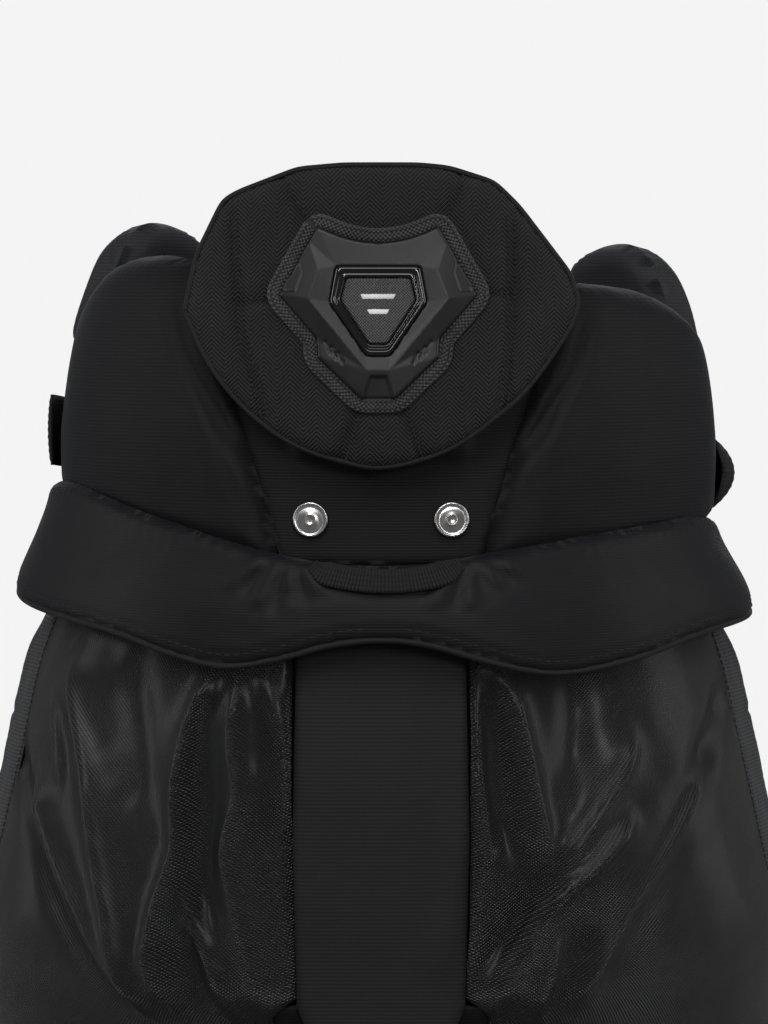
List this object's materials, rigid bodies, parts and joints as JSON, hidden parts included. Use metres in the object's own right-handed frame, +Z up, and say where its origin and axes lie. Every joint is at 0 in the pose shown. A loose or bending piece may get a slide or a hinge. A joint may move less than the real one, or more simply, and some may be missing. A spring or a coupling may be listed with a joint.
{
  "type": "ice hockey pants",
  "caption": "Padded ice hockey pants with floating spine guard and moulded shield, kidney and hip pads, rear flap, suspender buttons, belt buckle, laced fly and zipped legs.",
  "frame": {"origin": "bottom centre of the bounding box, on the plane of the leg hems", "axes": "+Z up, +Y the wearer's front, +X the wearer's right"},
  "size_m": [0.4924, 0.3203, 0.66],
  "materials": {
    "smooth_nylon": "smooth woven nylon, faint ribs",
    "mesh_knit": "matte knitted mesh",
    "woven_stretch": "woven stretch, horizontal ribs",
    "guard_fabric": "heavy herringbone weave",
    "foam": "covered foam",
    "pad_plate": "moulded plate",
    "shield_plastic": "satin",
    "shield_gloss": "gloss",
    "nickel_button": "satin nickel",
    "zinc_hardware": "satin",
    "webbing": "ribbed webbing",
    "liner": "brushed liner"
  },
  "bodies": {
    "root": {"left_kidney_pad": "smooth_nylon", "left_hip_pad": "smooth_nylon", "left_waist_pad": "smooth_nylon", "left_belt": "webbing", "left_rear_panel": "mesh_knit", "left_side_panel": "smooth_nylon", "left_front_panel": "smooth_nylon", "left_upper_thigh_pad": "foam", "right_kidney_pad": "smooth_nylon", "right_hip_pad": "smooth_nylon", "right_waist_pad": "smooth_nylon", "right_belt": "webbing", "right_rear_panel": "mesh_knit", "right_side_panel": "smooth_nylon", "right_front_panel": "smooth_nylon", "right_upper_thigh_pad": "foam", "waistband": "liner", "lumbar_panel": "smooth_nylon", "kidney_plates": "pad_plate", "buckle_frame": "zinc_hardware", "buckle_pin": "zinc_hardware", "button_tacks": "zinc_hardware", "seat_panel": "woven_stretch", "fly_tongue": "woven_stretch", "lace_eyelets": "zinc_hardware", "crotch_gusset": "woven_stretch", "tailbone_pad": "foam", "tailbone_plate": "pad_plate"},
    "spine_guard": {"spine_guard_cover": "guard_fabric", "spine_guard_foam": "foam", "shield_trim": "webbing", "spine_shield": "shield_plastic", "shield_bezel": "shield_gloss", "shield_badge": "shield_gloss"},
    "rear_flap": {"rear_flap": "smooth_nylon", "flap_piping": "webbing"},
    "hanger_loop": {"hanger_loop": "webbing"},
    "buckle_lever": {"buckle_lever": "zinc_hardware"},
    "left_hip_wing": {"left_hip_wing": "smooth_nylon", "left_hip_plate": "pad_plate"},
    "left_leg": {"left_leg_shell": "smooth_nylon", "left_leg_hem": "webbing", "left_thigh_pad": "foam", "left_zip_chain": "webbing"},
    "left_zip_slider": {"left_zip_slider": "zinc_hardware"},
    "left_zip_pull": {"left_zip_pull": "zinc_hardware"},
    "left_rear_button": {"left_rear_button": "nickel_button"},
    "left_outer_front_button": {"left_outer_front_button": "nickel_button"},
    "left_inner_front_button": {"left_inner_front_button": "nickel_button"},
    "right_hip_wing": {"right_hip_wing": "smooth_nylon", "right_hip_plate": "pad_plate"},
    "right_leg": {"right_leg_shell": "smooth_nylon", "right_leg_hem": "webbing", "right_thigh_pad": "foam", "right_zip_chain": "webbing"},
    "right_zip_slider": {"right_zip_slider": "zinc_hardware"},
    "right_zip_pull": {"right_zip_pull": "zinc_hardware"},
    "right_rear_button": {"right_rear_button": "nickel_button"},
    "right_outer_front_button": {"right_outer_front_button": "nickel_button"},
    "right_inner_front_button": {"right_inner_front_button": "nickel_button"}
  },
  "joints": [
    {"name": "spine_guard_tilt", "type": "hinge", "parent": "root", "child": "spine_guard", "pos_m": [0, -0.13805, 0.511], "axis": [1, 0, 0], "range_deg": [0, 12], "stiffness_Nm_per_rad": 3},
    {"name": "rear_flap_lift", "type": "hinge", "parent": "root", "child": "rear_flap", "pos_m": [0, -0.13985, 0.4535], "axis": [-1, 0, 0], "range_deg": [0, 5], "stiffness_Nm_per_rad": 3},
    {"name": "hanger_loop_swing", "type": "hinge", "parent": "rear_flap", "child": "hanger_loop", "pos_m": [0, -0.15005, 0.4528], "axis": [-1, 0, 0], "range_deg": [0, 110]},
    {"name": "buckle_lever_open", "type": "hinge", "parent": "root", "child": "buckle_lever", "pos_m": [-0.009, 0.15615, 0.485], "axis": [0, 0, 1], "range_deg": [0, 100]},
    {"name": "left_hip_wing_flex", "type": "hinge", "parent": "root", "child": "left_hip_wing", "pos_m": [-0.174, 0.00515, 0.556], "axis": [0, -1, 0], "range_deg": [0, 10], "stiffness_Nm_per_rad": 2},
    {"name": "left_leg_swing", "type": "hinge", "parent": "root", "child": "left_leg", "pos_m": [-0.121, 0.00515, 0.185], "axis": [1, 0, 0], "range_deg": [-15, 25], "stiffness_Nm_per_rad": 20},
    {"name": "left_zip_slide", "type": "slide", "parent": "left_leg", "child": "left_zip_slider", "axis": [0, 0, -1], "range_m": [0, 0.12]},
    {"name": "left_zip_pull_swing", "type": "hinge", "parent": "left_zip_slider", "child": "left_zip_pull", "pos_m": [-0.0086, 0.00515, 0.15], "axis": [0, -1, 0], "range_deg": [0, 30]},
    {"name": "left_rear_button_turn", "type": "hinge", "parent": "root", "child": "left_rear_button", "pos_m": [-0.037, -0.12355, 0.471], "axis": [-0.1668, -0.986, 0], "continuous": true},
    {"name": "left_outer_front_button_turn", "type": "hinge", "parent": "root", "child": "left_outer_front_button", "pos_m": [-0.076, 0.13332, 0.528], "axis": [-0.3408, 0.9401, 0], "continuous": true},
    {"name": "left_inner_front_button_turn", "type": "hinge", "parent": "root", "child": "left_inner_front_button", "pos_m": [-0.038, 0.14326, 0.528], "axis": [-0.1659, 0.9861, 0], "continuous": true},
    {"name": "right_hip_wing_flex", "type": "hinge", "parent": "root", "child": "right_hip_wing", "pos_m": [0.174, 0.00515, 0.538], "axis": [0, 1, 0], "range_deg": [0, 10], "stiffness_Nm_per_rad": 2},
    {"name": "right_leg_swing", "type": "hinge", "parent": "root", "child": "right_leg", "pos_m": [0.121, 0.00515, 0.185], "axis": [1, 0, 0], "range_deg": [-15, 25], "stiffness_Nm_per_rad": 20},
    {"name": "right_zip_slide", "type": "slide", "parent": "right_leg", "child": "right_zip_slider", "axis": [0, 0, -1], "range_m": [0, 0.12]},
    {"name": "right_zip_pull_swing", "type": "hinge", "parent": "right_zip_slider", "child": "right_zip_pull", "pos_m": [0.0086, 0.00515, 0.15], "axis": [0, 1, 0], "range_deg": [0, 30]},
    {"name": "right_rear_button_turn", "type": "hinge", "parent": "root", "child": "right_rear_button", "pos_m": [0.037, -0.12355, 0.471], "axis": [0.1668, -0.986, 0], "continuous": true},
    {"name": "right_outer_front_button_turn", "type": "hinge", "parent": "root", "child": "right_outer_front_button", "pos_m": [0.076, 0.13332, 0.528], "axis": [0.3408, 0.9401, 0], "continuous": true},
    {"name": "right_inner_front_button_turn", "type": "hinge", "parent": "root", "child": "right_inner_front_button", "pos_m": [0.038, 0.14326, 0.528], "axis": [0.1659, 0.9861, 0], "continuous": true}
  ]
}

■ Stated problem ■
Please restate the whole listing word for word.

■ Task solution ■
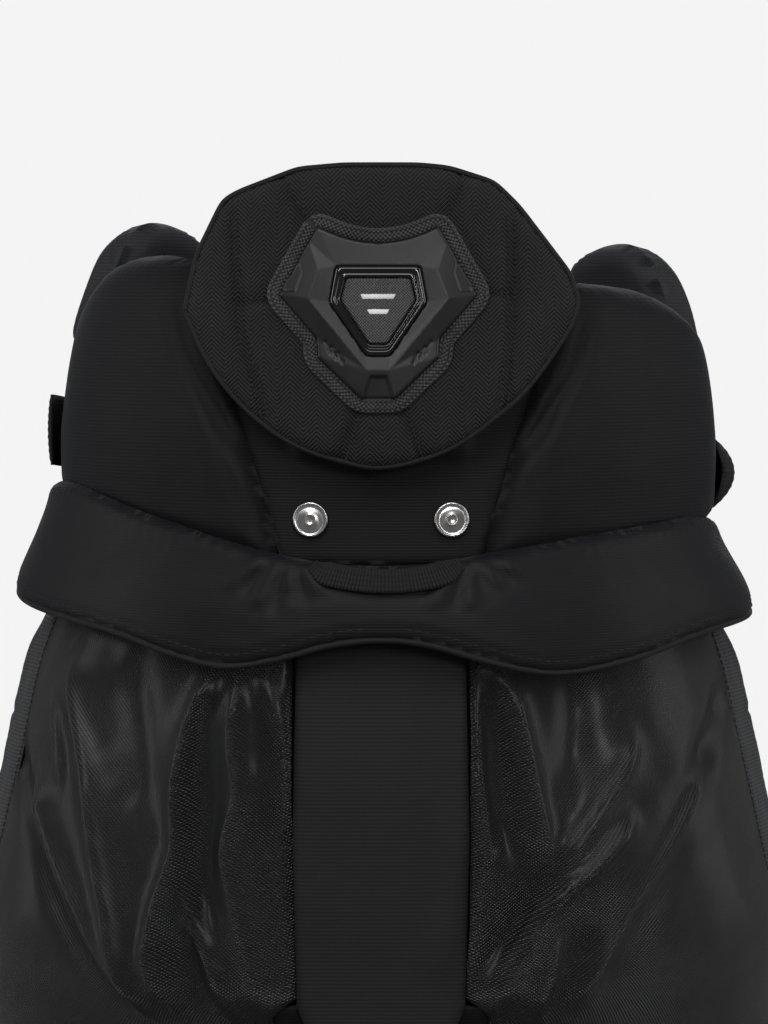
List this object's materials, rigid bodies, parts and joints as JSON, hidden parts included. Use metres in the object's own right-handed frame, +Z up, and say where its origin and axes lie. Every joint is at 0 in the pose shown. A loose or bending piece may get a slide or a hinge. A joint may move less than the real one, or more simply, and some may be missing. A spring or a coupling may be listed with a joint.
{
  "type": "ice hockey pants",
  "caption": "Padded ice hockey pants with floating spine guard and moulded shield, kidney and hip pads, rear flap, suspender buttons, belt buckle, laced fly and zipped legs.",
  "frame": {"origin": "bottom centre of the bounding box, on the plane of the leg hems", "axes": "+Z up, +Y the wearer's front, +X the wearer's right"},
  "size_m": [0.4924, 0.3203, 0.66],
  "materials": {
    "smooth_nylon": "smooth woven nylon, faint ribs",
    "mesh_knit": "matte knitted mesh",
    "woven_stretch": "woven stretch, horizontal ribs",
    "guard_fabric": "heavy herringbone weave",
    "foam": "covered foam",
    "pad_plate": "moulded plate",
    "shield_plastic": "satin",
    "shield_gloss": "gloss",
    "nickel_button": "satin nickel",
    "zinc_hardware": "satin",
    "webbing": "ribbed webbing",
    "liner": "brushed liner"
  },
  "bodies": {
    "root": {"left_kidney_pad": "smooth_nylon", "left_hip_pad": "smooth_nylon", "left_waist_pad": "smooth_nylon", "left_belt": "webbing", "left_rear_panel": "mesh_knit", "left_side_panel": "smooth_nylon", "left_front_panel": "smooth_nylon", "left_upper_thigh_pad": "foam", "right_kidney_pad": "smooth_nylon", "right_hip_pad": "smooth_nylon", "right_waist_pad": "smooth_nylon", "right_belt": "webbing", "right_rear_panel": "mesh_knit", "right_side_panel": "smooth_nylon", "right_front_panel": "smooth_nylon", "right_upper_thigh_pad": "foam", "waistband": "liner", "lumbar_panel": "smooth_nylon", "kidney_plates": "pad_plate", "buckle_frame": "zinc_hardware", "buckle_pin": "zinc_hardware", "button_tacks": "zinc_hardware", "seat_panel": "woven_stretch", "fly_tongue": "woven_stretch", "lace_eyelets": "zinc_hardware", "crotch_gusset": "woven_stretch", "tailbone_pad": "foam", "tailbone_plate": "pad_plate"},
    "spine_guard": {"spine_guard_cover": "guard_fabric", "spine_guard_foam": "foam", "shield_trim": "webbing", "spine_shield": "shield_plastic", "shield_bezel": "shield_gloss", "shield_badge": "shield_gloss"},
    "rear_flap": {"rear_flap": "smooth_nylon", "flap_piping": "webbing"},
    "hanger_loop": {"hanger_loop": "webbing"},
    "buckle_lever": {"buckle_lever": "zinc_hardware"},
    "left_hip_wing": {"left_hip_wing": "smooth_nylon", "left_hip_plate": "pad_plate"},
    "left_leg": {"left_leg_shell": "smooth_nylon", "left_leg_hem": "webbing", "left_thigh_pad": "foam", "left_zip_chain": "webbing"},
    "left_zip_slider": {"left_zip_slider": "zinc_hardware"},
    "left_zip_pull": {"left_zip_pull": "zinc_hardware"},
    "left_rear_button": {"left_rear_button": "nickel_button"},
    "left_outer_front_button": {"left_outer_front_button": "nickel_button"},
    "left_inner_front_button": {"left_inner_front_button": "nickel_button"},
    "right_hip_wing": {"right_hip_wing": "smooth_nylon", "right_hip_plate": "pad_plate"},
    "right_leg": {"right_leg_shell": "smooth_nylon", "right_leg_hem": "webbing", "right_thigh_pad": "foam", "right_zip_chain": "webbing"},
    "right_zip_slider": {"right_zip_slider": "zinc_hardware"},
    "right_zip_pull": {"right_zip_pull": "zinc_hardware"},
    "right_rear_button": {"right_rear_button": "nickel_button"},
    "right_outer_front_button": {"right_outer_front_button": "nickel_button"},
    "right_inner_front_button": {"right_inner_front_button": "nickel_button"}
  },
  "joints": [
    {"name": "spine_guard_tilt", "type": "hinge", "parent": "root", "child": "spine_guard", "pos_m": [0, -0.13805, 0.511], "axis": [1, 0, 0], "range_deg": [0, 12], "stiffness_Nm_per_rad": 3},
    {"name": "rear_flap_lift", "type": "hinge", "parent": "root", "child": "rear_flap", "pos_m": [0, -0.13985, 0.4535], "axis": [-1, 0, 0], "range_deg": [0, 5], "stiffness_Nm_per_rad": 3},
    {"name": "hanger_loop_swing", "type": "hinge", "parent": "rear_flap", "child": "hanger_loop", "pos_m": [0, -0.15005, 0.4528], "axis": [-1, 0, 0], "range_deg": [0, 110]},
    {"name": "buckle_lever_open", "type": "hinge", "parent": "root", "child": "buckle_lever", "pos_m": [-0.009, 0.15615, 0.485], "axis": [0, 0, 1], "range_deg": [0, 100]},
    {"name": "left_hip_wing_flex", "type": "hinge", "parent": "root", "child": "left_hip_wing", "pos_m": [-0.174, 0.00515, 0.556], "axis": [0, -1, 0], "range_deg": [0, 10], "stiffness_Nm_per_rad": 2},
    {"name": "left_leg_swing", "type": "hinge", "parent": "root", "child": "left_leg", "pos_m": [-0.121, 0.00515, 0.185], "axis": [1, 0, 0], "range_deg": [-15, 25], "stiffness_Nm_per_rad": 20},
    {"name": "left_zip_slide", "type": "slide", "parent": "left_leg", "child": "left_zip_slider", "axis": [0, 0, -1], "range_m": [0, 0.12]},
    {"name": "left_zip_pull_swing", "type": "hinge", "parent": "left_zip_slider", "child": "left_zip_pull", "pos_m": [-0.0086, 0.00515, 0.15], "axis": [0, -1, 0], "range_deg": [0, 30]},
    {"name": "left_rear_button_turn", "type": "hinge", "parent": "root", "child": "left_rear_button", "pos_m": [-0.037, -0.12355, 0.471], "axis": [-0.1668, -0.986, 0], "continuous": true},
    {"name": "left_outer_front_button_turn", "type": "hinge", "parent": "root", "child": "left_outer_front_button", "pos_m": [-0.076, 0.13332, 0.528], "axis": [-0.3408, 0.9401, 0], "continuous": true},
    {"name": "left_inner_front_button_turn", "type": "hinge", "parent": "root", "child": "left_inner_front_button", "pos_m": [-0.038, 0.14326, 0.528], "axis": [-0.1659, 0.9861, 0], "continuous": true},
    {"name": "right_hip_wing_flex", "type": "hinge", "parent": "root", "child": "right_hip_wing", "pos_m": [0.174, 0.00515, 0.538], "axis": [0, 1, 0], "range_deg": [0, 10], "stiffness_Nm_per_rad": 2},
    {"name": "right_leg_swing", "type": "hinge", "parent": "root", "child": "right_leg", "pos_m": [0.121, 0.00515, 0.185], "axis": [1, 0, 0], "range_deg": [-15, 25], "stiffness_Nm_per_rad": 20},
    {"name": "right_zip_slide", "type": "slide", "parent": "right_leg", "child": "right_zip_slider", "axis": [0, 0, -1], "range_m": [0, 0.12]},
    {"name": "right_zip_pull_swing", "type": "hinge", "parent": "right_zip_slider", "child": "right_zip_pull", "pos_m": [0.0086, 0.00515, 0.15], "axis": [0, 1, 0], "range_deg": [0, 30]},
    {"name": "right_rear_button_turn", "type": "hinge", "parent": "root", "child": "right_rear_button", "pos_m": [0.037, -0.12355, 0.471], "axis": [0.1668, -0.986, 0], "continuous": true},
    {"name": "right_outer_front_button_turn", "type": "hinge", "parent": "root", "child": "right_outer_front_button", "pos_m": [0.076, 0.13332, 0.528], "axis": [0.3408, 0.9401, 0], "continuous": true},
    {"name": "right_inner_front_button_turn", "type": "hinge", "parent": "root", "child": "right_inner_front_button", "pos_m": [0.038, 0.14326, 0.528], "axis": [0.1659, 0.9861, 0], "continuous": true}
  ]
}